Maybe, maybe not.  That's open to interpretation.  Here's how I see it.

> not allowing them to be used in 
> the shell is fine (echo ${vmlinux.lds}), but removing them from the 
> environment and thus not allowing other applications to leverage them is not.

The shell is not like other applications that simply pass the environment
through as uninterpreted strings.  It applies semantic interpretation to
the environment variables it inherits.

Shells scan the initial environment exactly once: at startup, when creating
variables.  The environment passed to child processes is created from the
set of exported shell variables.  This implies to me that the environment
passed to child processes consists only of valid shell variables.

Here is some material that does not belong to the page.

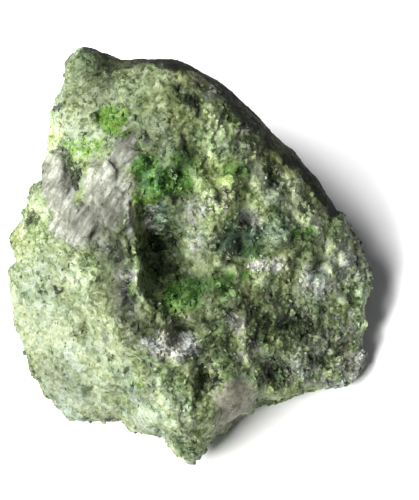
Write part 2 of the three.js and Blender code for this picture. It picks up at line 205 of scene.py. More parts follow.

Certainly conforming applications should not create environment variables
with invalid names.

> POSIX explicitly states that applications shall tolerate the presence of 
> these 
> environment variables, and while that is open for interpretation (i.e. you've 
> interpreted this to mean automatic removal), i dont see any reason for bash 
> to 
> be culling these.

Posix also says that "variables" are inherited from the environment.  That
word has a very specific meaning, as was reiterated during the $@ and set -u
discussion.  The same "variables" language is used when Posix talks about
creating the environment for shell execution environments.

The question is whether "tolerant" just means that the shell doesn't display
a warning message about the assignment, as it does when you use an invalid
variable name in an assignment statement, or exit with a variable assignment
error, or dump core with a seg fault, as in many historical versions of sh.
It may or may not also mean that the shell passes inherited invalid variable
names to child processes.

Historical versions of sh and ksh behave like bash-4.0.

It seems, though, that there might be enough use for me to try and make it
work.  While I'm not wild about creating yet another class of variable,
there might be a way to do it simply.